As per the Köppen Climate Classification System, Minneapolis experiences a hot-summer humid continental climate. The city has an annual temperature of 46.2°F and is generally characterized by precipitation where 34.2 inches of precipitation is received annually. The wettest month is June, with an average of 4.5 inches of precipitation, whereas the driest month is January, with an average of 1.1 inches. The climate is cold and temperate, where the highest temperatures are scored in July, with an average temperature of 74.2°F. January is the year's coldest month, with an average temperature of 15.3°F. It is also the relatively most humid month, with a humidity of 73.79%. The month having the lowest relative humidity is May (60.76 %). July enjoys the most extended hours of sunshine per day, with an average of 11.25 hours of sunshine. This characteristic and the suitable temperatures make July the best time to visit Minneapolis.
Brief History Of Minneapolis
Before the French exploration, Sioux and Ojibwa people inhabited the land. It was then first visited in 1680 by a Franciscan missionary named Louis Hennepin, after which the county was named. Hennepin named the area St. Anthony Falls, and the falls became necessary for flour grinding activities. After the area was passed on to Spanish control and back to the French, France sold it back to the United States as a part of the Louisiana Purchase in 1803. Settlers began to live on the military reservation land on the west banks of the river in 1849. They were given patent rights, and the village was incorporated as Minneapolis in 1856 to be charted as a city in 1867. As for St.

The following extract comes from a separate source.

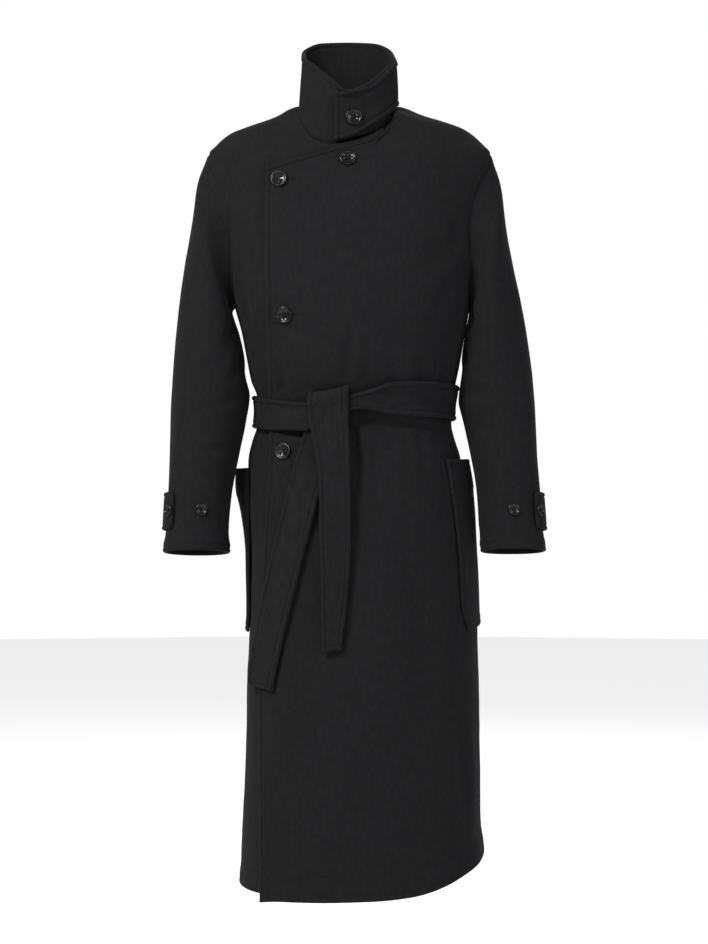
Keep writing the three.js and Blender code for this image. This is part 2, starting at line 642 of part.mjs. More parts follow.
// A sleeve: its first loop is the armhole seam, three loops turn over to the tube, then the tube.
function sleeveSheets(loops, side) {
  const heights = armhole.map(({ height }) => height);
  const bodyTurn = (height, way) => {
    const opening = way * armholeTurn(height);
    return side > 0 ? opening : Math.PI - opening;
  };
  const seam = [
    ...heights.map((height) => ({ height, turn: bodyTurn(height, 1) })),
    ...heights.slice(1, -1).reverse().map((height) => ({ height, turn: bodyTurn(height, -1) })),
  ];
  const count = seam.length;
  const loopTurn = (n) => (2 * Math.PI * n) / count;
  const middleAt = (n, out = clothThickness / 2) =>
    offBody(seam[(n + count) % count].turn, seam[(n + count) % count].height, out);
  const tube = loops.map((loop) =>
    seam.map((_, n) => onLoop(loop, loopTurn(n), side, sleeveClear)),
  );
  const turning = sleeveStart.map((share) =>
    seam.map((mark, n) => {
      const from = middleAt(n);
      const to = tube[0][n];
      const along = middleAt(n + 1).sub(middleAt(n - 1)).normalize();
      const leave = along.cross(bodyNormal(mark.turn, mark.height)).normalize();
      const between = mark.height < shoulderPoint && mark.height > underarm;
      if (leave.x * side < 0 && between) leave.negate();
      if (mark.height === underarm) leave.set(0, 0, 1);
      if (mark.height === shoulderPoint) leave.set(side * 0.82, 0, -0.57);
      const reach = Math.max(34, from.distanceTo(to) * 0.9);
      const arrive = tube[1][n].clone().sub(to).normalize().multiplyScalar(reach);
      const a = share * share * (3 - 2 * share);
      return from
        .clone()
        .multiplyScalar(1 - a)
        .addScaledVector(to, a)
        .addScaledVector(leave, reach * share * (1 - share) ** 2)
        .addScaledVector(arrive, -(share ** 2) * (1 - share));
    }),
  );
  const rows = [seam.map((_, n) => middleAt(n)), ...turning, ...tube];
  const sheet = (out) =>
    rows.map((row, r) =>
      row.map((point, n) => {
        if (r === 0) return middleAt(n, out + clothThickness / 2);
        const before = row[(n + count - 1) % count];
        const after = row[(n + 1) % count];
        const above = rows[r - 1][n];
        const below = (rows[r + 1] || row)[n];
        const normal = after.clone().sub(before).cross(below.clone().sub(above)).normalize();
        return point.clone().addScaledVector(normal, side * out);
      }),
    );
  const sheets = { outer: sheet(clothThickness / 2), inner: sheet(-clothThickness / 2) };
  for (const points of Object.values(sheets)) trimEdge(points, "top", seamGap * 3);
  return sheets;
}
const sleeves = {
  sleeve_left: { loops: leftSleeve, side: 1 },
  sleeve_right: { loops: rightSleeve, side: -1 },
};
for (const [name, { loops, side }] of Object.entries(sleeves)) {
  const { outer, inner } = sleeveSheets(loops, side);
  made[name] = addPiece(name, wallBetween(outer, inner, true));
}

// Collar: one band, its left end lapped over its right end
function collarPoint(turn, share, out) {
  const at = (column, place = turn) => read(collarRing, column, place, "turn");
  const around = (x, y) => {
    const [before, after] = [turn - 0.03, turn + 0.03];
    const step = [x, y].map((column) => at(column, after) - at(column, before));
    return new THREE.Vector3(...step, 0).normalize();
  };
  const along = around("footX", "footY").lerp(around("rimX", "rimY"), share).normalize();
  const away = new THREE.Vector3(along.y, -along.x, 0);
  const lap = lapLift * smooth((turn - 4.2) / 0.75);
  const point = new THREE.Vector3(
    mix(at("footX"), at("rimX"), share),
    mix(at("footY"), at("rimY"), share),
    mix(at("foot"), at("rim"), share),
  );
  const near =
    Math.exp(-(((point.x - collarPinch.x) / collarPinch.wide) ** 2)) *
    Math.exp(-(((point.z - collarPinch.height) / collarPinch.tall) ** 2)) *
    (point.y < 0 ? 1 : 0);
  return point.addScaledVector(away, -(out + lap - near * collarPinch.sink));
}
const collarTurns = Array.from({ length: collarColumns }, (_, n) =>
  mix(collarFrom, collarTo, n / (collarColumns - 1)),
);
const collarSheet = (out) =>
  collarRows.map((share) => collarTurns.map((turn) => collarPoint(turn, share, out)));
made.collar = addPiece("collar", wallBetween(collarSheet(0), collarSheet(-collarThickness)));

// Belt loop, lying on the coat's outer face and lifted by the knot
const coatFace = (turn) => {
  const edge = frontEdgeTurn(-490);
  const past = 1 - smooth((turn - edge - 0.02) / 0.3);
  return clothThickness + (turn < Math.PI ? wrapLiftAt(turn) * past : 0);
};
const knotLift = (turn) => {
  const { turn: knotTurn, lift, full, end } = beltKnot;
  return lift * smooth((end - Math.abs(turn - knotTurn)) / (end - full));
};
const beltTurns = [
  ...overLines(-490),
  ...underLines(-490).slice(0, rightShares.length - 1).reverse(),
  ...backLines().slice(1, -1),
];
const beltSheet = (out) =>
  bandRows.map(({ share, thick }) =>
    beltTurns.map((turn) => {
      const [middle, half] = ["middle", "half"].map((key) => read(beltRing, key, turn, "turn"));
      const foot = coatFace(turn) + lyingGap + knotLift(turn);
      return offBody(turn, middle + share * half, foot + out * thick);
    }),
  );
made.belt_loop = addPiece("belt_loop", wallBetween(beltSheet(beltThickness), beltSheet(0), true));

// A hanging strip of belt: level rows across, following the coat or straight from edge to edge
function stripSheets(rows, thickness) {
  const place = (x, height, out) => offBody(turnAt(x, height), height, out);
  const middles = rows.map(({ x, height, out }) => place(x, height, out));
  const across = rows.map(({ x, height, tilt }) => {
    const turn = turnAt(x, height);
    const way = onBody(turn - 0.02, height).sub(onBody(turn + 0.02, height)).normalize();
    return way.add(new THREE.Vector3(0, 0, tilt));
  });
  const lines = rows.map((row, n) =>
    bandRows.map(({ share }) => {
      const reach = share * row.half;
      const level = row.height + reach * row.tilt;
      const straight = middles[n].clone().addScaledVector(across[n], reach);
      return straight.lerp(place(row.x + reach, level, row.out), row.follow);
    }),
  );
  const last = rows.length - 1;
  const sheet = (out) =>
    lines.map((line, n) =>
      line.map((point, k) => {
        const along = lines[Math.min(n + 1, last)][k].clone().sub(lines[Math.max(n - 1, 0)][k]);
        const beside = line[Math.max(k - 1, 0)].clone().sub(line[Math.min(k + 1, 4)]);
        const away = along.cross(beside).normalize();
        return point.clone().addScaledVector(away, out * bandRows[k].thick * thickness);
      }),
    );
  return [sheet(0.5), sheet(-0.5)];
}
for (const [name, rows] of Object.entries({ belt_knot_tail: knotTail, belt_under_tail: underTail })) {
  made[name] = addPiece(name, wallBetween(...stripSheets(rows, beltThickness)));
}

// Patch pockets over the side seams, standing off the coat at the mouth
function pocketSheets(turns, { top, bottom, rise, stand }) {
  const count = turns.length - 1;
  const sheet = (out) =>
    pocketRows.map((share) =>
      turns.map((_, n) => {
        const round = 1 - 0.1 * smooth((share - 0.86) / 0.14);
        const place = count / 2 + (n - count / 2) * round;
        const step = Math.min(count - 1, Math.floor(place));
        const turn = mix(turns[step], turns[step + 1], place - step);
        const height = mix(top, bottom + (rise * n) / count, share);
        const bulge = Math.sin((Math.PI * n) / count) ** 0.7;
        const off = read(stand, "out", share, "share") * bulge;
        return offBody(turn, height, clothThickness + lyingGap + 0.2 + off + out);
      }),
    );
  return [sheet(pocketThickness), sheet(0)];
}
const leftTurns = [0.6325, 0.368, 0.1495, 0, -0.15, -0.35, -0.58, -0.8];
const rightTurns = [2.87, 3.006, ...backTurns.slice(0, 7).map((turn) => Math.PI + turn)];
made.pocket_left = addPiece("pocket_left", wallBetween(...pocketSheets(leftTurns, leftPocket)));
made.pocket_right = addPiece("pocket_right", wallBetween(...pocketSheets(rightTurns, rightPocket)));

// Cuff straps, lying round the outer side of each sleeve
function strapPoint(loops, side, turn, height, out) {
  const loop = Object.fromEntries(
    Object.keys(loops[0]).map((key) => [key, read(loops, key, height, "outerHeight")]),
  );
  loop.outerHeight = height;
  loop.innerHeight = height;
  const before = onLoop(loop, turn - 0.03, side, 0);
  const after = onLoop(loop, turn + 0.03, side, 0);
  const along = after.sub(before).normalize();
  const away = new THREE.Vector3(-along.y, along.x, 0).multiplyScalar(side);
  return onLoop(loop, turn, side, 0).addScaledVector(away, out);
}
function strapSheets(loops, side) {
  const middle = (strapTop + strapBottom) / 2;
  const half = (strapTop - strapBottom) / 2;
  const foot = clothThickness / 2 + 0.95;
  const sheet = (out) =>
    bandRows.map(({ share, thick }) => {
      const height = middle + share * half;
      return strapTurns.map((turn) => strapPoint(loops, side, turn, height, foot + out * thick));
    });
  return [sheet(strapThickness), sheet(0)];
}
made.strap_left = addPiece("strap_left", wallBetween(...strapSheets(leftSleeve, 1)));
made.strap_right = addPiece("strap_right", wallBetween(...strapSheets(rightSleeve, -1)));

// Buttons: a turned disc with a raised rim
function buttonSolid({ radius, thickness }) {
  const profile = [
    [radius - 1, 0],
    [radius, 1],
    [radius, thickness - 1],
    [radius - 1.2, thickness],
    [radius - 3, thickness],
    [radius - 4.2, thickness - 1.3],
  ];
  const points = [new THREE.Vector3(0, 0, 0)];
  for (const [r, height] of profile) {
    for (let n = 0; n < buttonSides; n++) {
      const angle = (2 * Math.PI * n) / buttonSides;
      points.push(new THREE.Vector3(r * Math.cos(angle), r * Math.sin(angle), height));
    }
  }
  points.push(new THREE.Vector3(0, 0, thickness - 1.3));
  const last = points.length - 1;
  const face = [];
  for (let n = 0; n < buttonSides; n++) {
    const next = (n + 1) % buttonSides;
    face.push(0, 1 + next, 1 + n);
    for (let ring = 0; ring < profile.length - 1; ring++) {
      const at = 1 + ring * buttonSides;
      const above = at + buttonSides;
      face.push(at + n, at + next, above + next, at + n, above + next, above + n);
    }
    const top = last - buttonSides;
    face.push(last, top + n, top + next);
  }
  return closedSolid(points, face);
}

// Sews a button where lines of sight meet a piece; it rests on the highest place under its rim.
function sewButton(name, size, piece, from, towards) {
  const start = new THREE.Vector3(...from);
  const way = new THREE.Vector3(...towards).sub(start).normalize();
  const side = new THREE.Vector3(0, 0, 1).cross(way).normalize();
  const up = way.clone().cross(side);
  const caster = new THREE.Raycaster();
  const meet = (angle, reach) => {
    const at = start.clone().addScaledVector(side, reach * Math.cos(angle));
    caster.set(at.addScaledVector(up, reach * Math.sin(angle)), way);
    return caster.intersectObject(piece)[0];
  };
  const ring = Array.from({ length: 16 }, (_, n) =>
    meet((n * Math.PI) / 4, size.radius * (n < 8 ? 1 : 0.55)),
  );
  const hits = ring.filter((hit) => hit !== undefined);
  const middle = meet(0, 0);
  const normal = middle.face.normal.clone();
  for (const hit of hits) normal.add(hit.face.normal);
  normal.normalize();
  const rise = Math.max(0, ...hits.map((hit) => hit.point.clone().sub(middle.point).dot(normal)));
  const geometry = buttonSolid(size);
  const stand = new THREE.Vector3(0, 0, 1);
  geometry.applyQuaternion(new THREE.Quaternion().setFromUnitVectors(stand, normal));
  const seat = middle.point.addScaledVector(normal, rise + 0.3);
  geometry.translate(seat.x, seat.y, seat.z);
  made[name] = addPiece(name, geometry, horn);
}
const frontButtons = [
  { name: "button_front_1", on: "front_over", x: -107, height: -123 },
  { name: "button_front_2", on: "front_over", x: -98, height: -337 },
  { name: "button_front_3", on: "front_over", x: -100, height: -547 },
  { name: "button_throat", on: "front_over", x: 0, height: -90 },
  { name: "button_collar", on: "collar", x: 9, height: -23 },
];
for (const { name, on, x, height } of frontButtons) {
  sewButton(name, frontButton, made[on], [x, -400, height], [x, 0, height]);
}
for (const [hand, side, loops] of [["left", 1, leftSleeve], ["right", -1, rightSleeve]]) {
  const height = (strapTop + strapBottom) / 2;
  const places = [
    { number: 1, on: `sleeve_${hand}`, turn: side > 0 ? 1.52 : 1.72 },
    { number: 2, on: `strap_${hand}`, turn: 0.72 },
  ];
  for (const { number, on, turn } of places) {
    const from = strapPoint(loops, side, turn, height, 60).toArray();
    const towards = strapPoint(loops, side, turn, height, 0).toArray();
    sewButton(`button_cuff_${hand}_${number}`, cuffButton, made[on], from, towards);
  }
}

export default coat;
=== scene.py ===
import math

import bpy
import numpy as np
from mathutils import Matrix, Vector
from mathutils.bvhtree import BVHTree


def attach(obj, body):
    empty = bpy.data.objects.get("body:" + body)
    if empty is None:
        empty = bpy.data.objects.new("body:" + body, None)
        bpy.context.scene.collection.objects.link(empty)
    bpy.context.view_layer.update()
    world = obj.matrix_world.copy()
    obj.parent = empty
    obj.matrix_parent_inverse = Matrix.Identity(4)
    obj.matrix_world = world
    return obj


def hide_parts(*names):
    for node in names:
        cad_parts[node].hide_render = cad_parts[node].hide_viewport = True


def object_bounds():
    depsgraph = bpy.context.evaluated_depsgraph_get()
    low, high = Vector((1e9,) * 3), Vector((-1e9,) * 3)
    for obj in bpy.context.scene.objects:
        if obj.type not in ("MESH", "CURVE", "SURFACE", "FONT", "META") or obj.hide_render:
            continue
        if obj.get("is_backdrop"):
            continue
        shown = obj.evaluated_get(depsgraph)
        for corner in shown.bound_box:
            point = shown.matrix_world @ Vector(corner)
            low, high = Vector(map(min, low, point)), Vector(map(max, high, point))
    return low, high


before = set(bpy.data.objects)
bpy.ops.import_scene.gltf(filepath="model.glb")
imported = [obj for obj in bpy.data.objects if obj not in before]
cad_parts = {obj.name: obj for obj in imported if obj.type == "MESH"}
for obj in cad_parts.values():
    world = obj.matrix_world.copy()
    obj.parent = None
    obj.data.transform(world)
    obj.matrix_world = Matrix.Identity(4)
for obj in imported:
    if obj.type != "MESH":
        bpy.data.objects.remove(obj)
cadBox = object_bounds()
mm = 0.001
print("frame loaded")


# number helpers: all lengths below are millimetres until a mesh is made
def tableOf(columns, rows):
    return {name: np.array([row[n] for row in rows], float) for n, name in enumerate(columns.split())}


def rowsOf(columns, rows):
    # one dictionary a row; a row may leave out its last columns
    return [dict(zip(columns.split(), row)) for row in rows]


def readTable(table, column, at, key="height"):
    # a smooth curve through a table's rows that never overshoots them
    keys, values = table[key], table[column]
    if keys[0] > keys[-1]:
        keys, values = keys[::-1], values[::-1]
    at = np.asarray(at, float)
    slopes = np.diff(values) / np.diff(keys)
    before, after = slopes[:-1], slopes[1:]
    same = before * after > 0
    inner = np.where(same, 2 * before * after / np.where(same, before + after, 1), 0)
    tangents = np.concatenate([slopes[:1], inner, slopes[-1:]])
    row = np.clip(np.searchsorted(keys, at) - 1, 0, len(keys) - 2)
    span = keys[row + 1] - keys[row]
    t = np.clip((at - keys[row]) / span, 0, 1)
    bend = span * t * (1 - t) * (tangents[row] * (1 - t) - tangents[row + 1] * t)
    return values[row] + (values[row + 1] - values[row]) * t * t * (3 - 2 * t) + bend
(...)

Anthony, it was charted as a city in 1860. Then, the two cities were merged and incorporated under Minneapolis in 1872. The flour milling industry was further developed and flourished in the city, becoming one of the pillars of its economy. The establishment of railroads between Minneapolis and Chicago, as well as the east and the west through Michigan, further enabled the development of the milling industry. The University of Minnesota was founded and incorporated into Minnesota legislation in 1851 before Minneapolis itself was established. After closing in 1861 due to the Civil War and lack of students, it reopened in 1869. It now consists of 20 different colleges and caters to more than 50,000 students.

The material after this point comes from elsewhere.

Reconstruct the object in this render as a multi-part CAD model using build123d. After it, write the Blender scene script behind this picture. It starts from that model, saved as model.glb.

The Population And Economy Of Minneapolis
According to the latest US Census, Minneapolis has a population of 429,954 residents with a median age of 32.3 years. They are divided into 49.3% females and 50.7% males. As for racial distribution, the population comprises 62.9% White, 18.9% African American, 5.9% Asian, 1.4% American Indian and Alaska Native, 6% multiracial, and 5% belonging to other races. This diversity is also present in the distribution of ancestry, where the most common ancestries are German, Irish, Norwegian, Sub-Saharan African, and English. However, only 15.2% of the population are foreign-born.
The median household income in Minneapolis is $66,078, which is lower than that of the state of Minnesota at $73,382. It has an employment rate of 70.2%, with 64.8% of employees working in private companies. The industry that employs most workers is the sector of Educational Services, Healthcare, and Social Assistance. As for poverty, 18.3% of all people in Minneapolis struggle with poverty. Finally, 6.2% of residents don’t have any healthcare coverage.
Attractions In Minneapolis
Minneapolis is known for its scenic parks, and Minnehaha Park is the oldest one of them. It contains a magnificent 53-foot waterfall that is beautiful when iced or flowing as well as many trails and limestone bluffs.
Minneapolis Institute Of Art
The artistic character is a vital feature of the city. The Minneapolis Institute of Art features a variety of art styles representing 5,000 years of history, making it one of the largest museums in the world.
Chain Of Lakes
A peek into growing up in Minneapolis is essentially a lot of time in the water, and the Chain of Lakes can give you exactly that. It is made up of the four largest lakes in the city: Lake Harriet, Lake Calhoun, Lake of the Isles, and Cedar Lake. The lakes, except Lake Harriet, are connected by waterways. You can go through the lakes by non-motored boats such as canoes, kayaks, and sailboats.
Minneapolis offers something from all worlds. It possesses an artistic flavor along with educational and cultural features. Not only that, but it is a place for economic development and growth. All these characteristics are wrapped up in natural scenery and lots of water.